The record, confirmed on May 12, caps a stretch where the bank’s broader markets division has been printing money. JPMorgan’s market business revenue hit $11.6 billion in the first quarter of 2026, a 20% jump compared to the same period last year.

What prime brokerage actually means (and why it matters)

Prime brokerage is essentially the concierge service Wall Street banks offer to hedge funds and large institutional investors. Think of it as a one-stop shop: securities lending, trade execution, leverage, custody, and cash management all bundled together. When prime brokerage balances rise, it means more money is flowing through these accounts, either because clients are trading more, borrowing more, or both.

The volatility driving this activity has several roots. US corporate earnings season brought the usual mix of beats and misses, creating dislocations across equity markets. Commodities have been whipsawing as well.
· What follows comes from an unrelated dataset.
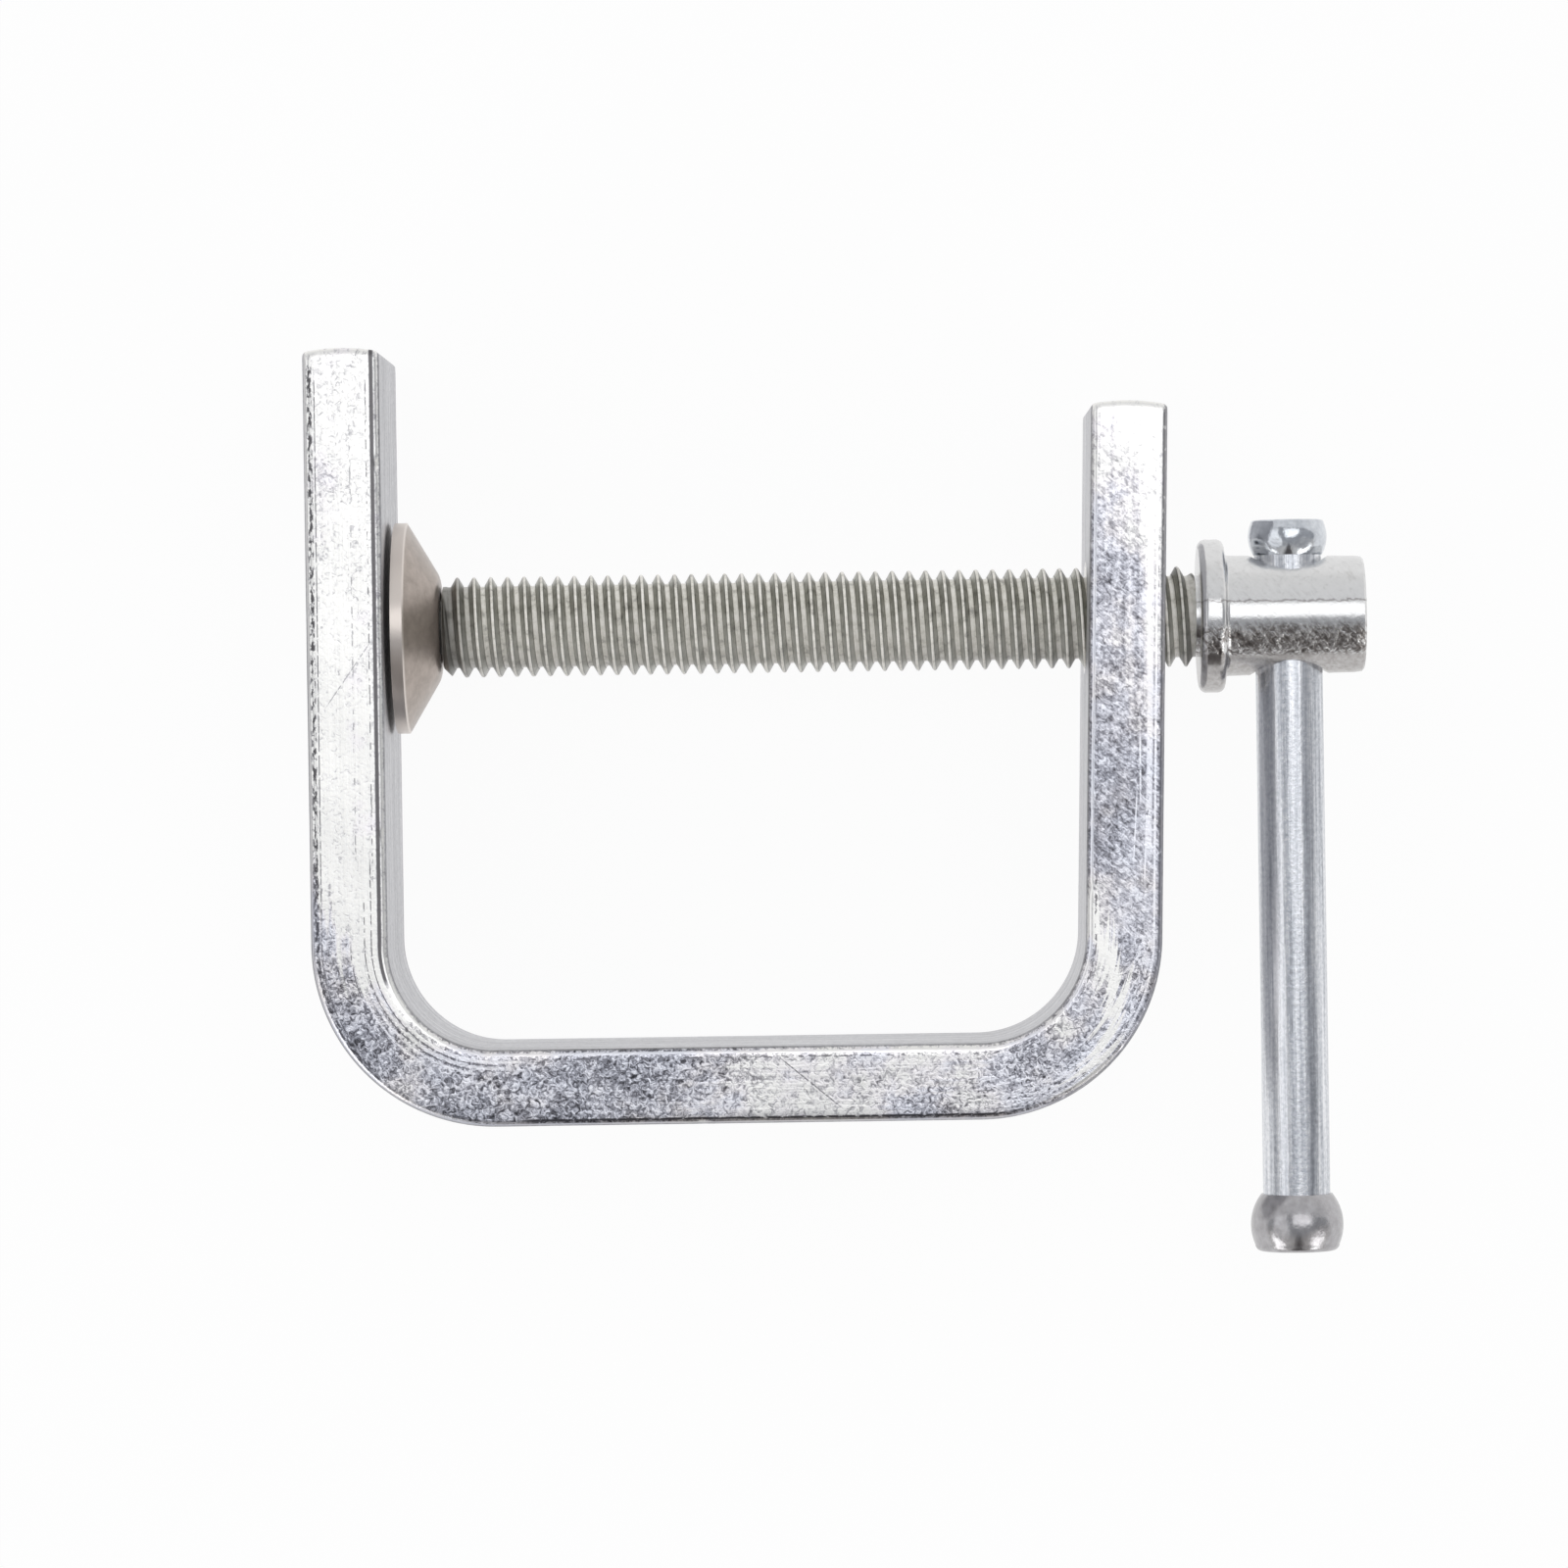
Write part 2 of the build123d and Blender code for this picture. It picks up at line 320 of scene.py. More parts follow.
def draw_bar_lines(tree, tone, along, across, breaks):
    """Draws BAR_LINES over the lightness of the bar's plate, all in mm."""
    for start, first, end, last, width, lightness, share in BAR_LINES:
        middle = first
        if first != last:
            middle = add_node(tree, "ShaderNodeMapRange", [along, start, end, first, last])
        off = add_node(tree, "ShaderNodeMath", [across, middle], operation="SUBTRACT")
        off = add_node(tree, "ShaderNodeMath", [off], operation="ABSOLUTE")
        line = add_node(tree, "ShaderNodeMapRange", [off, width / 2, width / 4])
        begun = add_node(tree, "ShaderNodeMapRange", [along, start - 1, start + 1])
        line = add_node(tree, "ShaderNodeMath", [line, begun], operation="MULTIPLY")
        ended = add_node(tree, "ShaderNodeMapRange", [along, end + 1, end - 1])
        line = add_node(tree, "ShaderNodeMath", [line, ended], operation="MULTIPLY")
        if share < 1:
            rare = 0.7 - 0.4 * share
            whole = add_node(tree, "ShaderNodeMapRange", [breaks, rare, rare + 0.06])
            line = add_node(tree, "ShaderNodeMath", [line, whole], operation="MULTIPLY")
        tone = add_node(tree, "ShaderNodeMix", {"Factor": line, "A": tone, "B": lightness})
    return tone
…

And geopolitical risk, particularly tensions surrounding Iran, has added another layer of uncertainty that traders have been positioning around.

The numbers behind the surge

After geopolitical tensions around the Iran conflict began to subside, many clients reduced their hedging positions, freeing up capital to make more directional bets. That redeployment of capital drove a surge in trading activity across both equities and commodities.

JPMorgan’s stock currently trades at a price-to-earnings ratio of 14.38x. The bank also carries a GF Score of 83 out of 100, a composite metric that suggests strong potential for long-term returns based on growth, profitability, and financial strength factors.

One data point worth flagging: insiders have sold $102.6 million in JPMorgan shares over the last three months.

What this means for investors

For crypto-native investors, the absence of any digital asset component in this particular surge is notable. JPMorgan’s record prime brokerage activity appears entirely driven by traditional equities and commodities trading.